◆ Task directions:
Every line from the one with "Keep writing the" to the one with "the bracket's outline.", including those two, is to be copied exactly; all other lines of the entries below are left out.
** Start of Dataset content **
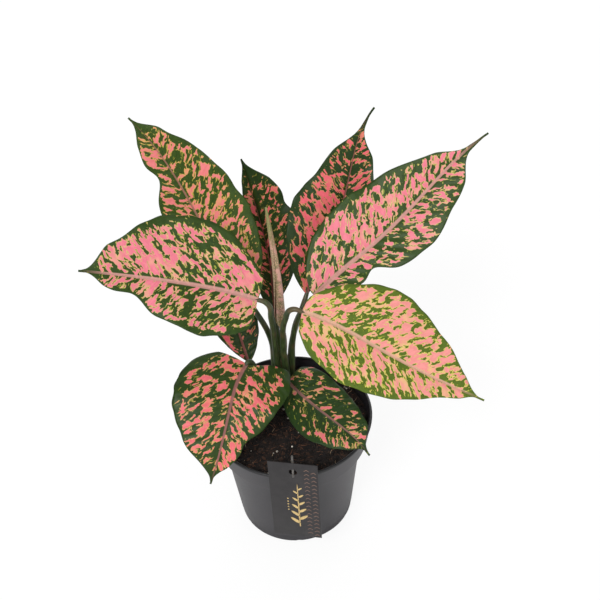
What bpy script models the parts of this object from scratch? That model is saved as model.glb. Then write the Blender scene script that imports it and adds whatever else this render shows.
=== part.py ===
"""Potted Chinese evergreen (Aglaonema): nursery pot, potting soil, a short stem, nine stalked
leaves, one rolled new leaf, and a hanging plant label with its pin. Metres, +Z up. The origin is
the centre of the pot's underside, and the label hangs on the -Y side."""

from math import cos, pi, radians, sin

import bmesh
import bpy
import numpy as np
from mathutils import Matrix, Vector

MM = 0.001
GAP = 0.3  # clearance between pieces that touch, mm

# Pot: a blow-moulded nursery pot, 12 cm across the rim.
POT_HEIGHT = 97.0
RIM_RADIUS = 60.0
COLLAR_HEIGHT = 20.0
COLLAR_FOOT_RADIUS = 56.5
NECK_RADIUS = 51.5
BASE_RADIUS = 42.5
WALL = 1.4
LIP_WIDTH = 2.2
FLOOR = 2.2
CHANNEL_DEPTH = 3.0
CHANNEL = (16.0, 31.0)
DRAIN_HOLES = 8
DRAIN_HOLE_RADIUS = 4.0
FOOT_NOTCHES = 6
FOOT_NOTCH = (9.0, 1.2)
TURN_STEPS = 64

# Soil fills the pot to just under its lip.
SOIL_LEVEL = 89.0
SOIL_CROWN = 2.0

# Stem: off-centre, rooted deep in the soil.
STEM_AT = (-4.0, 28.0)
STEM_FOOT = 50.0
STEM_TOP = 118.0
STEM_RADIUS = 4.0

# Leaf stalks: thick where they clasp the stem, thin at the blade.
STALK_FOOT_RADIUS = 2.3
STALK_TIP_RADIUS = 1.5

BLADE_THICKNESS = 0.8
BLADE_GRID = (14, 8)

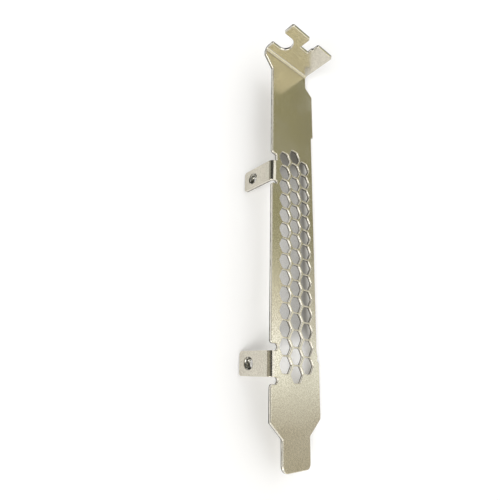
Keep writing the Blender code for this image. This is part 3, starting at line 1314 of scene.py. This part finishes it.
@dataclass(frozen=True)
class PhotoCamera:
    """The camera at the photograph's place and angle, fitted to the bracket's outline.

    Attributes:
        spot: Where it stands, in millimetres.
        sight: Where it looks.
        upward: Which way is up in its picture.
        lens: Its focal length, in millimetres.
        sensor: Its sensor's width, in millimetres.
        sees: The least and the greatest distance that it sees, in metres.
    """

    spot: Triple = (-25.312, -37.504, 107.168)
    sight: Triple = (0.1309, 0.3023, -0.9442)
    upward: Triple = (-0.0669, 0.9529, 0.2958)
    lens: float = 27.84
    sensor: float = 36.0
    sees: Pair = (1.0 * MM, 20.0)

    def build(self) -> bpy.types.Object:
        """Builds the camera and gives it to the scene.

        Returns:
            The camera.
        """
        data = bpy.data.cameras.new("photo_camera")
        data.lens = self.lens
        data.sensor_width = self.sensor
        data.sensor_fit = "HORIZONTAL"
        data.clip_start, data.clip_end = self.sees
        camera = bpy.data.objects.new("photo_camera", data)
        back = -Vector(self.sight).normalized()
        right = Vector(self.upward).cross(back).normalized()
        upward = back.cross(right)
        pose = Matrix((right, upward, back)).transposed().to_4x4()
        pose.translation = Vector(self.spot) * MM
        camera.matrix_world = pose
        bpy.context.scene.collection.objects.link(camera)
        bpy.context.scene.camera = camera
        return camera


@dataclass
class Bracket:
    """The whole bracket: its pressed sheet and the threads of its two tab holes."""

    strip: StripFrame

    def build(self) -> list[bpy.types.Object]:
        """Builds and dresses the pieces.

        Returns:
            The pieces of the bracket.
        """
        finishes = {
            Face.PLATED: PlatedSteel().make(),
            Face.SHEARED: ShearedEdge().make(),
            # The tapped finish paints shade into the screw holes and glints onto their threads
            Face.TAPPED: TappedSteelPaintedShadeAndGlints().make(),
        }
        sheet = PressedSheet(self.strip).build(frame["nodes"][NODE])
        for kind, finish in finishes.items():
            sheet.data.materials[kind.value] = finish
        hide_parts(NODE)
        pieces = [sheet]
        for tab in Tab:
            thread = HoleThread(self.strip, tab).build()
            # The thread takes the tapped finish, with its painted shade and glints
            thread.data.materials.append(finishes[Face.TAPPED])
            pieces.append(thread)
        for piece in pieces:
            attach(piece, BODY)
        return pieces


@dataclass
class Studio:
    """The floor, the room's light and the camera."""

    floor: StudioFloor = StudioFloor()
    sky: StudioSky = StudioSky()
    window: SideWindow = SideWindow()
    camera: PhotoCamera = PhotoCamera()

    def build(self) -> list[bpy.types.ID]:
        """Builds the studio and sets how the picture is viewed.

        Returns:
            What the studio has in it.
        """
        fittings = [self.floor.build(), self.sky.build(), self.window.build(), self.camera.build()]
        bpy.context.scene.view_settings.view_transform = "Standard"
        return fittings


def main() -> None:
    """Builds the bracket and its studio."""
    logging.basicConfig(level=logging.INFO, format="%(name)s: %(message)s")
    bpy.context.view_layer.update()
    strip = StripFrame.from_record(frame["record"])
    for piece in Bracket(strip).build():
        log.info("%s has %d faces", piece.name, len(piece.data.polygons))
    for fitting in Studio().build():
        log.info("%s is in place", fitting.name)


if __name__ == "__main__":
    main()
** End of Dataset content **
◆ Result:
Keep writing the Blender code for this image. This is part 3, starting at line 1314 of scene.py. This part finishes it.
@dataclass(frozen=True)
class PhotoCamera:
    """The camera at the photograph's place and angle, fitted to the bracket's outline.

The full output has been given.